--- START OF GIVEN INFORMATION ---

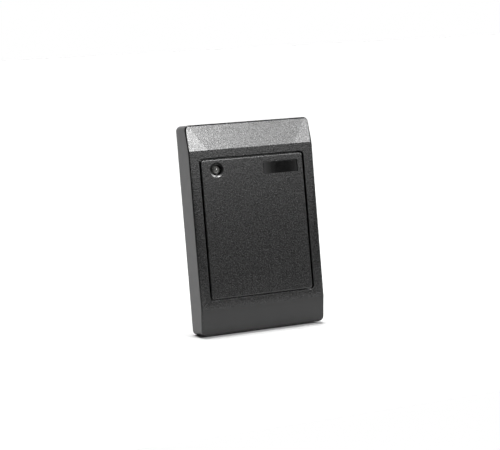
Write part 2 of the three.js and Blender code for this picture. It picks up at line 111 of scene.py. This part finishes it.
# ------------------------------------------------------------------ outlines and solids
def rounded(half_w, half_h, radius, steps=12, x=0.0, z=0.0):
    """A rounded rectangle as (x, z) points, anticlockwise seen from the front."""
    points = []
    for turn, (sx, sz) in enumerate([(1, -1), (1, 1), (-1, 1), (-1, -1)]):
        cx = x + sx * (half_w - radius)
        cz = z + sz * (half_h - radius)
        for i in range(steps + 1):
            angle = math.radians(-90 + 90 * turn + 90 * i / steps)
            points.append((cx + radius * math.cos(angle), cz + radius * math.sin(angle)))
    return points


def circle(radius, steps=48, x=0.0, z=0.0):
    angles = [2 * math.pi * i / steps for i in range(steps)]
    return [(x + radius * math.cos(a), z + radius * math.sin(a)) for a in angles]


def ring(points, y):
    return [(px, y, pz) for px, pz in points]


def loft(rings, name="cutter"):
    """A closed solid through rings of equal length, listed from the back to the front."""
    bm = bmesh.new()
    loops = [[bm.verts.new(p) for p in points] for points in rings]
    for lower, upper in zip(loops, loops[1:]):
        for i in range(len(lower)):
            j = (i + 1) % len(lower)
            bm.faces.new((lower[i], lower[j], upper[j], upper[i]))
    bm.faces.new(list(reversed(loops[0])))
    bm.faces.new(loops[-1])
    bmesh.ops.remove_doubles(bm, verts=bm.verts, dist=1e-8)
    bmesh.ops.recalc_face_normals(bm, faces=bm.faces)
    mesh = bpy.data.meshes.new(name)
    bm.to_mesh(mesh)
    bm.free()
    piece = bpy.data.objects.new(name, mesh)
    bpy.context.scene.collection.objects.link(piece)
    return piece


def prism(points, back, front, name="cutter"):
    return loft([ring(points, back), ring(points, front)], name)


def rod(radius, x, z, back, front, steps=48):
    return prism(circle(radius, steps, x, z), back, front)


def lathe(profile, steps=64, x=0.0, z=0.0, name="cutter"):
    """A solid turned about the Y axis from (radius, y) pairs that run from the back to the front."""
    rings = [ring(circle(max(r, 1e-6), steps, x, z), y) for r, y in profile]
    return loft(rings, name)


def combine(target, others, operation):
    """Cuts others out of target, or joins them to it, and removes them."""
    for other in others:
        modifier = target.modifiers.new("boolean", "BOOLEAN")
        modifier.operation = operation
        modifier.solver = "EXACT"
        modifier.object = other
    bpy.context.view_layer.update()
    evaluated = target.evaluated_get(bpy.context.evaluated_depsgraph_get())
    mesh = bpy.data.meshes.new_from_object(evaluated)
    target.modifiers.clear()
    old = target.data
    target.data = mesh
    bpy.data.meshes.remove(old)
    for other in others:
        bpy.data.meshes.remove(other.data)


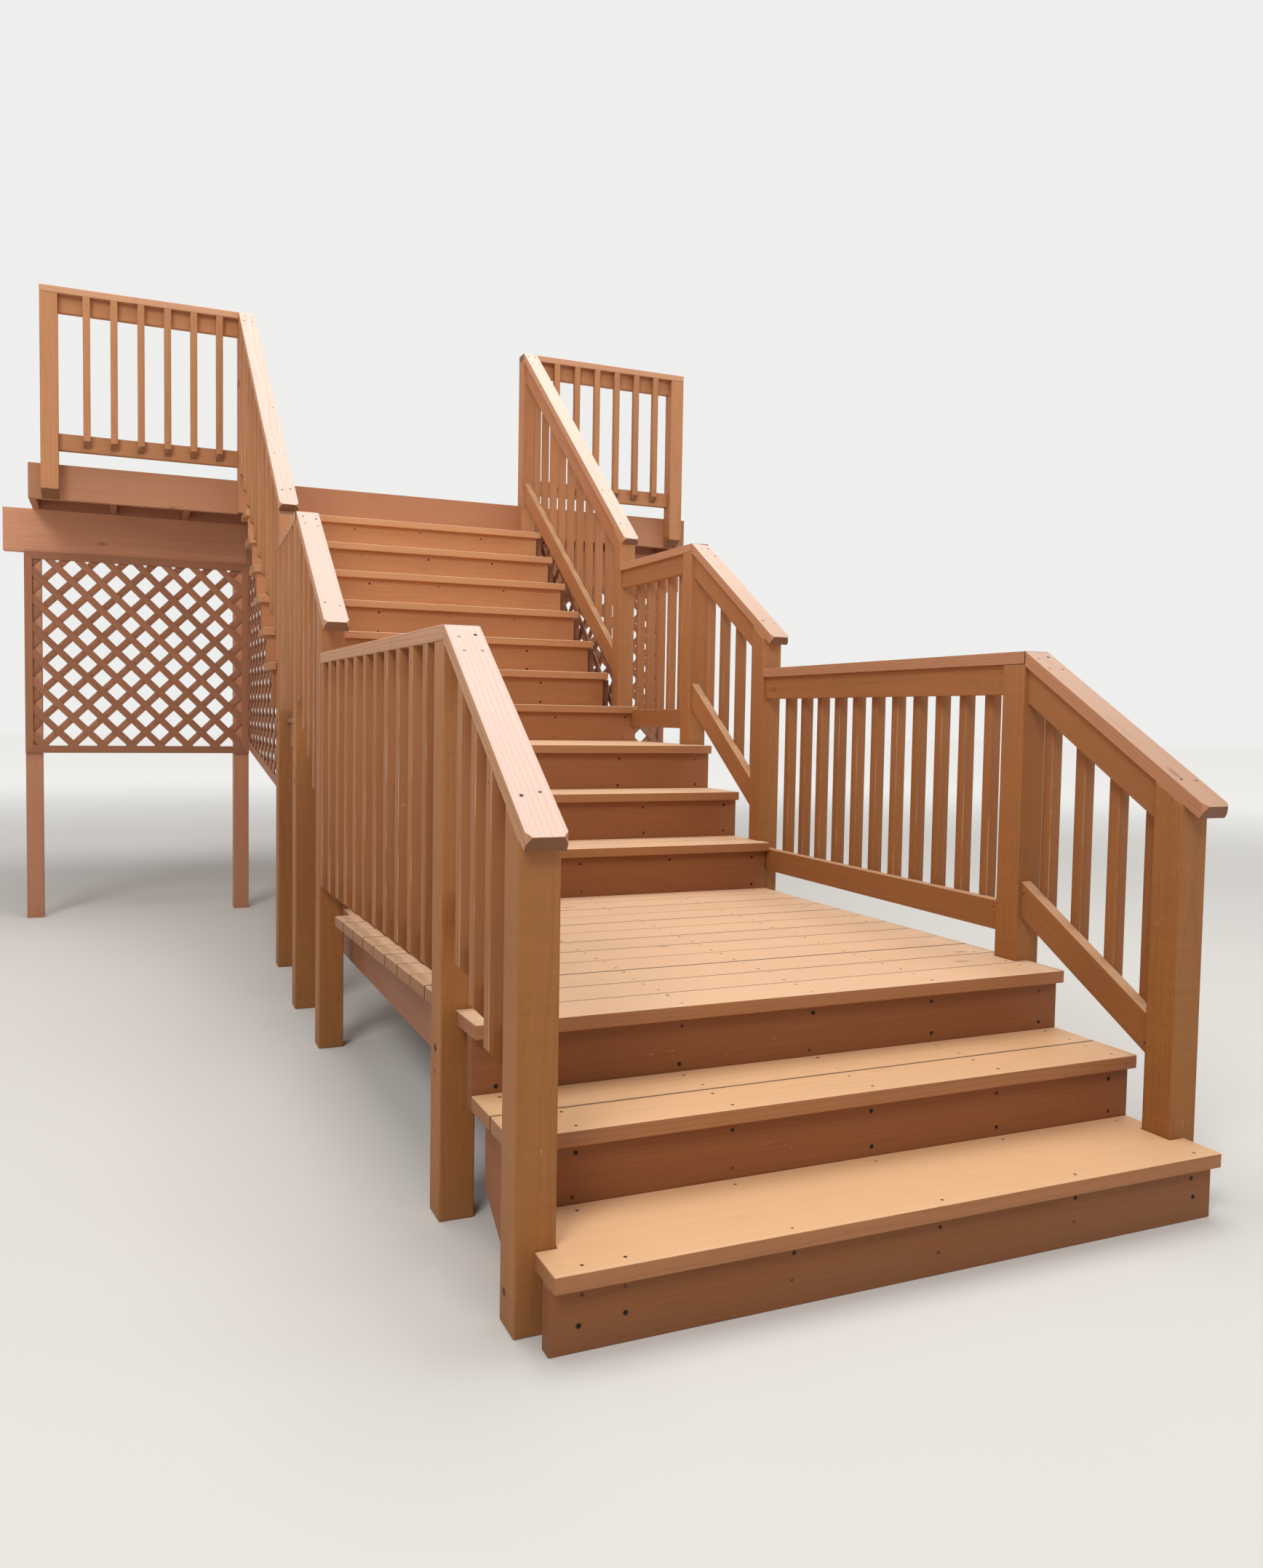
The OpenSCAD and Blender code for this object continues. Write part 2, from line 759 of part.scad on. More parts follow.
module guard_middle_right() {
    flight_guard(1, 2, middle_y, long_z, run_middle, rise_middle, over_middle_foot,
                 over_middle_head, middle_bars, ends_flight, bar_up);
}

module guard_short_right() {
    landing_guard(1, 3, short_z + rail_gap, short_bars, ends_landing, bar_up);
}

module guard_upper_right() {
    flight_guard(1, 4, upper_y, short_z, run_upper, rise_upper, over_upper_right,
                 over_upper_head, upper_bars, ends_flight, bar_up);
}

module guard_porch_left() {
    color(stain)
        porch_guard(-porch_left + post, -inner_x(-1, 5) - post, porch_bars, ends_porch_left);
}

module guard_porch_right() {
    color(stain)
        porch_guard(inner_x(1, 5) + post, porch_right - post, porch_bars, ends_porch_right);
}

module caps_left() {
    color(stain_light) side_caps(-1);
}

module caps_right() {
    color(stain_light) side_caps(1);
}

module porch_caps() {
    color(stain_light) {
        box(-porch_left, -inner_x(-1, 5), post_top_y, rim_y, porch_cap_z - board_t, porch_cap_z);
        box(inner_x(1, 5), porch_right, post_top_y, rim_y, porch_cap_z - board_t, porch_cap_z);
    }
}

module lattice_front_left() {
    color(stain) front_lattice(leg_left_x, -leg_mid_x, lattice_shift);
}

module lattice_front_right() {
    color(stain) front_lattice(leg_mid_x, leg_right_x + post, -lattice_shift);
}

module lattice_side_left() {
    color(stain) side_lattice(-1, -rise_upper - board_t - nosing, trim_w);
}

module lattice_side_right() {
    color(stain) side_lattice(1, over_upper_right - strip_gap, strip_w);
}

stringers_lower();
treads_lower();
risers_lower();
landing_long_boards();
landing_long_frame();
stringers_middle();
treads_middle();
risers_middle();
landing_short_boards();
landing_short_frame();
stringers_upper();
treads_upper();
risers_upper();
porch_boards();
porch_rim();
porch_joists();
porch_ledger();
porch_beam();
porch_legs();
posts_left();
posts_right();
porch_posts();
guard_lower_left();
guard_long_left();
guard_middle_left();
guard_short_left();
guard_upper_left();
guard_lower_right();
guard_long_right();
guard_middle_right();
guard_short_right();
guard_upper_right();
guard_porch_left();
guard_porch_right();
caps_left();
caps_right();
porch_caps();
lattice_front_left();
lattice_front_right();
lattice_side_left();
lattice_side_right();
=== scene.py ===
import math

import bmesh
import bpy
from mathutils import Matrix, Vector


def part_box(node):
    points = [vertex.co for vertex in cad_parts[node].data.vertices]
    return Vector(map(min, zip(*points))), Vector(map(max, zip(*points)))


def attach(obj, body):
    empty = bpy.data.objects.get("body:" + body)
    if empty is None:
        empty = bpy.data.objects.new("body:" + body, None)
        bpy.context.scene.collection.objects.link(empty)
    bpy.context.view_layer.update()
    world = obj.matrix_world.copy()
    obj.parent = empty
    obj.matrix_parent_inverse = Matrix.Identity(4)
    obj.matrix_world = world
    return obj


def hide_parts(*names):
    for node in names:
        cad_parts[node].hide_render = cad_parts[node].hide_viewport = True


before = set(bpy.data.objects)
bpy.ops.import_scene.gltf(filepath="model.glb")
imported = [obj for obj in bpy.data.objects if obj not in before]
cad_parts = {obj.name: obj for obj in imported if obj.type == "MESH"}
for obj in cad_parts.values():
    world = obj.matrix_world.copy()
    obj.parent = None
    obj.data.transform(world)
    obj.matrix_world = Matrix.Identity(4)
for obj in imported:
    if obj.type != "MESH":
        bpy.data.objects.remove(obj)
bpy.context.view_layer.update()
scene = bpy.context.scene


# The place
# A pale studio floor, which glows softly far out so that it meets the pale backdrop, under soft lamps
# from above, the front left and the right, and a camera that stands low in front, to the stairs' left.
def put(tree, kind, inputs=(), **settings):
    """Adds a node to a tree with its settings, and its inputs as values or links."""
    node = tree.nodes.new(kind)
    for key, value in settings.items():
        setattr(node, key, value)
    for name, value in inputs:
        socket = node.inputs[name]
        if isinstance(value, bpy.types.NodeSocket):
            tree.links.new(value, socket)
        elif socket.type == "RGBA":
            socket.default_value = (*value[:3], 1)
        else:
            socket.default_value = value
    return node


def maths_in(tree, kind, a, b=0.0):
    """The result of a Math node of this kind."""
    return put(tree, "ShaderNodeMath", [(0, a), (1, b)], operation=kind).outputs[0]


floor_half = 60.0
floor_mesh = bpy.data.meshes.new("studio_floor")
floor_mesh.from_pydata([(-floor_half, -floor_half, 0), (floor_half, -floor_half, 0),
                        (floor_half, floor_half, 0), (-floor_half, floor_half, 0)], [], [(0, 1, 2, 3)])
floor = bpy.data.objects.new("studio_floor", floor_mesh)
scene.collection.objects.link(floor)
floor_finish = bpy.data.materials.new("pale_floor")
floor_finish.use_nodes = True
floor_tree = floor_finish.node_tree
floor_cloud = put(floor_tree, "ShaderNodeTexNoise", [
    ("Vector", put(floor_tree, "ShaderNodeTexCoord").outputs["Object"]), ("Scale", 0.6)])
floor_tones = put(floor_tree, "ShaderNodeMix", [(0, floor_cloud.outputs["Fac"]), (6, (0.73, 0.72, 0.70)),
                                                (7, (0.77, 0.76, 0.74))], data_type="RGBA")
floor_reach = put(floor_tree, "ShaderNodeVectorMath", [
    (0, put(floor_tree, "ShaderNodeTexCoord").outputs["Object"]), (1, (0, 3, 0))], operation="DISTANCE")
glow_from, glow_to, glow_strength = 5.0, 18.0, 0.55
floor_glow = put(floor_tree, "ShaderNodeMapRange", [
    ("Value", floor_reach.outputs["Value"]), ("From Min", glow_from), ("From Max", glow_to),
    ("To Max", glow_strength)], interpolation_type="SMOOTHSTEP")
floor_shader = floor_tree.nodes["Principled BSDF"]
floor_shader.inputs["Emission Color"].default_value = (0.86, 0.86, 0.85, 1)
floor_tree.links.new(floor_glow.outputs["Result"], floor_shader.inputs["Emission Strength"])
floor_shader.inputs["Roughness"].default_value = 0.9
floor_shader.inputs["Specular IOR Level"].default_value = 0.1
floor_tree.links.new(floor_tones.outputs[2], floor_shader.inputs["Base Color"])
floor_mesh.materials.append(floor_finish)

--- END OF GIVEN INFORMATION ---

YOUR OBJECTIVE
Exactly the lines from the one holding "stringers_lower();" through the one holding "obj.matrix_world = world" should be printed, ends included.

ANSWER TO THIS TASK
stringers_lower();
treads_lower();
risers_lower();
landing_long_boards();
landing_long_frame();
stringers_middle();
treads_middle();
risers_middle();
landing_short_boards();
landing_short_frame();
stringers_upper();
treads_upper();
risers_upper();
porch_boards();
porch_rim();
porch_joists();
porch_ledger();
porch_beam();
porch_legs();
posts_left();
posts_right();
porch_posts();
guard_lower_left();
guard_long_left();
guard_middle_left();
guard_short_left();
guard_upper_left();
guard_lower_right();
guard_long_right();
guard_middle_right();
guard_short_right();
guard_upper_right();
guard_porch_left();
guard_porch_right();
caps_left();
caps_right();
porch_caps();
lattice_front_left();
lattice_front_right();
lattice_side_left();
lattice_side_right();
=== scene.py ===
import math

import bmesh
import bpy
from mathutils import Matrix, Vector


def part_box(node):
    points = [vertex.co for vertex in cad_parts[node].data.vertices]
    return Vector(map(min, zip(*points))), Vector(map(max, zip(*points)))


def attach(obj, body):
    empty = bpy.data.objects.get("body:" + body)
    if empty is None:
        empty = bpy.data.objects.new("body:" + body, None)
        bpy.context.scene.collection.objects.link(empty)
    bpy.context.view_layer.update()
    world = obj.matrix_world.copy()
    obj.parent = empty
    obj.matrix_parent_inverse = Matrix.Identity(4)
    obj.matrix_world = world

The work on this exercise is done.